Denn als Merkel auf Vorschlag Kohls 1998 schließlich CDU-Generalsekretärin wurde und Hintze in dieser Funktion nach der verlorenen Bundestagswahl ablöste, hätte es zur Entfremdung der beiden kommen können. Doch dazu kam es nicht. Im Gegenteil - Hintze wurde bald einer der engsten Vertrauten in dem kleinen und überschaubaren Zirkel der CDU-Politikerin. Und er blieb bis zuletzt der Kanzlerin loyal verbunden, auch wenn sie in manchen Fragen (etwa der Sterbehilfe) auseinanderlagen. Ein Mann, der im Hintergrund agierte, der über vielfältige Kontakte verfügte und sie einsetzte - vielleicht einer der wirkungsvollsten Unterstützer von Merkels Politik in der CDU und darüber hinaus.

"Ich habe eine starke Liebe zum Leben"

Wie eng die beiden bereits vor der Kanzlerschaft miteinander kommunizierten, durfte ich in der Wahlnacht vom 22. Mai 2005 im Garten der CDU-Landesgeschäftsstelle in Düsseldorf selbst erleben: Wir standen zusammen und plauderten, Hintze war in Hochform, denn der nordrhein-westfälische CDU-Kandidat Jürgen Rüttgers hatte gerade die Landtagswahl gegen SPD und Grüne gewonnen.

Da erreichte mich per Handy der Anruf eines SPIEGEL-ONLINE-Kollegen aus der SPD-Zentrale in Berlin: Kanzler Gerhard Schröder habe gerade Neuwahlen für den Bundestag angekündigt. Ich erzählte Hintze sofort davon, er unterbrach unser Gespräch, holte sein Handy raus und rief Angela Merkel an. Danach verabschiedete er sich - die Landtagswahl sei ja nun nebensächlich. Die darauffolgende Bundestags-Wahl führte Merkel ins Kanzleramt.

Hintze hat später öfter erzählt, er habe in seinem politischen Leben nur drei Politiker erlebt, "die ähnlich energiegeladen auf das Kanzleramt zusteuerten - Kohl, Schröder und Merkel". Merkel würdigte ihn am Sonntag - mit ihm verliere die CDU "eine ihrer herausragenden Persönlichkeiten".
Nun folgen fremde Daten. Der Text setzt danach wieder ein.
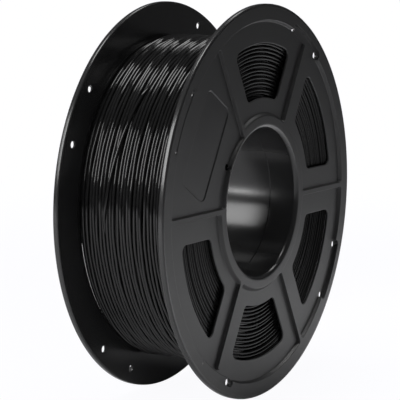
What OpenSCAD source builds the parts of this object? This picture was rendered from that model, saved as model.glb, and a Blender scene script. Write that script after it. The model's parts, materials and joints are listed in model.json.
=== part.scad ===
// Filament spool: two moulded halves whose hubs telescope, and the filament wound between them.
// Millimetres. X runs along the spool's axis, out of the front flange, and Z is up.
// The origin is on the axis, midway between the flanges.
// Angles on a flange are measured from +Y towards +Z.

/* [Flanges] */
// Outside diameter of both flanges
flange_d = 200; // [180:1:220]
// Width of the spool over its two outer faces
spool_w = 61; // [50:0.5:75]
// Thickness of a flange at its rim
rim_t = 2.9; // [2.6:0.1:5]
// Width of the raised rim band
rim_w = 8.5; // [7:0.5:12]
// Rounding of the rim's two outer edges
rim_edge_r = 0.9; // [0.3:0.1:1.4]
// How far the panels lie below the rim's face
panel_recess = 1.7; // [0.6:0.1:2]
// Number of sectors that the ribs divide a flange into
sector_count = 6; // [5:1:8]
// Width of a radial rib
rib_w = 2.7; // [1.5:0.1:5]

/* [Windows] */
// Width of the solid spoke left between two windows
spoke_w = 24.6; // [16:0.2:28]
// Distance from the drum's surface to the windows
window_from_drum = 13; // [8:0.5:18]
// Distance from the rim band to the windows
window_from_rim = 11.2; // [6:0.2:16]
// Rounding of the windows' corners
window_corner_r = 3.5; // [1:0.5:5]

/* [Label panel] */
// Length of the shallow label recess, across the sector
label_l = 50; // [30:1:54]
// Height of the label recess, along the radius
label_h = 24; // [12:1:34]
// Depth of the label recess
label_depth = 0.4; // [0.2:0.1:0.8]
// Rounding of the label recess's corners
label_corner_r = 4; // [1:0.5:6]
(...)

In der Tat war Hintze ein Politiker, der auch für Personen (und Themen) stritt, die in seiner Partei umstritten waren. Als in CDU und CSU viele Bundespräsident Christian Wulff langsam fallen ließen, war Hintze der Einzige, der den CDU-Freund noch in Talkshows verteidigte. Später sah er am Beispiel Wulff exemplarisch den Fall einer zeitweise aus den Fugen geratenen Republik, die sich am Ende auf jedes angebliche Fehlverhalten des damaligen Bundespräsidenten stürzte. Der Umgang mit Wulff gebe Anlass darüber nachzudenken, "wie künftig ein politischer und medialer Kontrollverlust vermieden werden kann", sagte Hintze damals zu SPIEGEL ONLINE.

Hintze, zuletzt Bundestagsvizepräsident, stand in den vergangenen Jahren immer mal wieder gegen seine eigene Partei. Aber es war Opposition in der Sache, das machte ihn in den eigenen Reihen glaubwürdig und unanfechtbar. Ob es um eine Lockerung des Embryonenschutzes ging - die CDU lehnte die Präimplantationsdiagnostik ab, er war dafür.

Oder ob es um eine liberale Handhabung der Sterbehilfe ging - er kämpfte für seine Positionen, zusammen mit der SPD-Politikerin Carola Reimann und anderen aus SPD, CDU und CSU. Sterbehilfe sei die Möglichkeit für den todkranken Patienten, um Hilfe zu bitten, wenn das Leiden nicht mehr zu ertragen sei, sagte er damals. Der Gesetzentwurf kam 2015 im Bundestag nicht durch. Hintze selbst schloss die Suizidbeihilfe für sich aus, wie er in einem Interview bekannte. Seine Haltung begründete er mit dem schönen, schlichten Satz: "Ich habe eine starke Liebe zum Leben."